— begin Source excerpt —

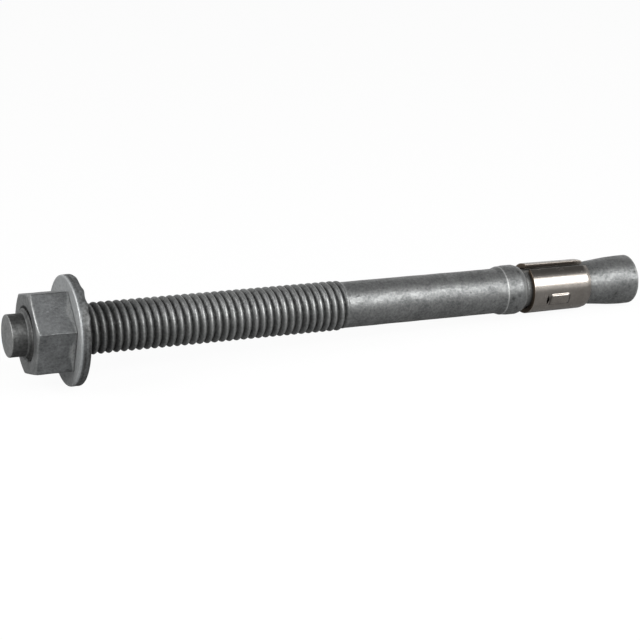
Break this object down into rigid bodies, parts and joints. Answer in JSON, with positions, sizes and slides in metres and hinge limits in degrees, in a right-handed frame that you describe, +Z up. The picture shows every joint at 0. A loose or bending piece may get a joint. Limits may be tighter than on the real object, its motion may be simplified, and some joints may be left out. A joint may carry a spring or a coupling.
{
  "type": "wedge anchor",
  "caption": "Galvanised wedge anchor: threaded stud with a cone end, hex nut, flat washer and split expansion clip, for fastening fixtures to concrete.",
  "frame": {"origin": "on the ground under the middle of the anchor, lying on the rims of its washer and its cone", "axes": "+X towards the cone end, -Y towards the viewer, +Z up; the anchor's own axis dips 2.57 degrees below +X"},
  "size_m": [0.1728, 0.027, 0.027],
  "materials": {
    "galvanised_stud": "hot-dip galvanised, satin",
    "galvanised_nut": "hot-dip galvanised, dull",
    "galvanised_washer": "hot-dip galvanised, satin",
    "stainless_clip": "rolled stainless sheet, bright"
  },
  "bodies": {
    "stud": {"anchor_stud": "galvanised_stud"},
    "washer": {"flat_washer": "galvanised_washer"},
    "nut": {"hex_nut": "galvanised_nut"},
    "clip": {"expansion_clip": "stainless_clip"}
  },
  "joints": [
    {"name": "washer_slide", "type": "slide", "parent": "stud", "child": "washer", "axis": [0.999, 0, -0.0447], "range_m": [-0.00293, 0.07034]},
    {"name": "nut_turn", "type": "hinge", "parent": "washer", "child": "nut", "pos_m": [-0.07201, 0, 0.01358], "axis": [0.999, 0, -0.0447], "range_deg": [-540, 12960]},
    {"name": "clip_slide", "type": "slide", "parent": "stud", "child": "clip", "axis": [0.999, 0, -0.0447], "range_m": [-0.0012, 0.0001]}
  ],
  "couplings": [
    {"joint": "washer_slide", "follows": "nut_turn", "m_per_rad": 0.00031096}
  ]
}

— end Source excerpt —

Directions for this task: Quote each line of the data above exactly as written.

Exercise solution:
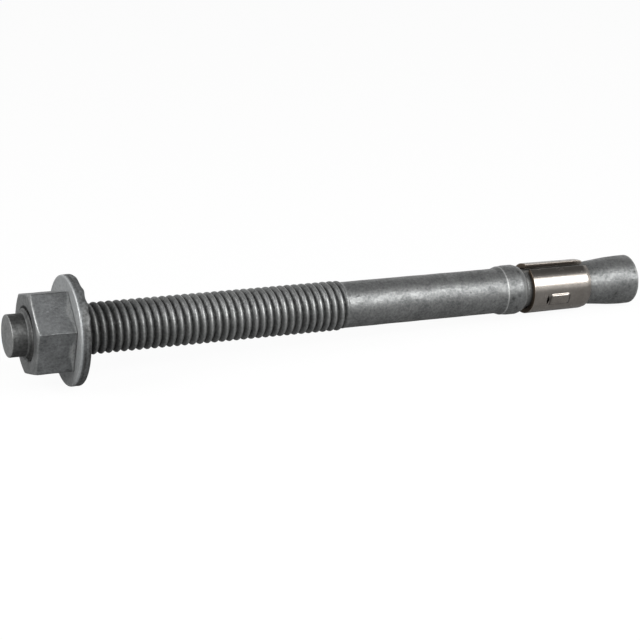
Break this object down into rigid bodies, parts and joints. Answer in JSON, with positions, sizes and slides in metres and hinge limits in degrees, in a right-handed frame that you describe, +Z up. The picture shows every joint at 0. A loose or bending piece may get a joint. Limits may be tighter than on the real object, its motion may be simplified, and some joints may be left out. A joint may carry a spring or a coupling.
{
  "type": "wedge anchor",
  "caption": "Galvanised wedge anchor: threaded stud with a cone end, hex nut, flat washer and split expansion clip, for fastening fixtures to concrete.",
  "frame": {"origin": "on the ground under the middle of the anchor, lying on the rims of its washer and its cone", "axes": "+X towards the cone end, -Y towards the viewer, +Z up; the anchor's own axis dips 2.57 degrees below +X"},
  "size_m": [0.1728, 0.027, 0.027],
  "materials": {
    "galvanised_stud": "hot-dip galvanised, satin",
    "galvanised_nut": "hot-dip galvanised, dull",
    "galvanised_washer": "hot-dip galvanised, satin",
    "stainless_clip": "rolled stainless sheet, bright"
  },
  "bodies": {
    "stud": {"anchor_stud": "galvanised_stud"},
    "washer": {"flat_washer": "galvanised_washer"},
    "nut": {"hex_nut": "galvanised_nut"},
    "clip": {"expansion_clip": "stainless_clip"}
  },
  "joints": [
    {"name": "washer_slide", "type": "slide", "parent": "stud", "child": "washer", "axis": [0.999, 0, -0.0447], "range_m": [-0.00293, 0.07034]},
    {"name": "nut_turn", "type": "hinge", "parent": "washer", "child": "nut", "pos_m": [-0.07201, 0, 0.01358], "axis": [0.999, 0, -0.0447], "range_deg": [-540, 12960]},
    {"name": "clip_slide", "type": "slide", "parent": "stud", "child": "clip", "axis": [0.999, 0, -0.0447], "range_m": [-0.0012, 0.0001]}
  ],
  "couplings": [
    {"joint": "washer_slide", "follows": "nut_turn", "m_per_rad": 0.00031096}
  ]
}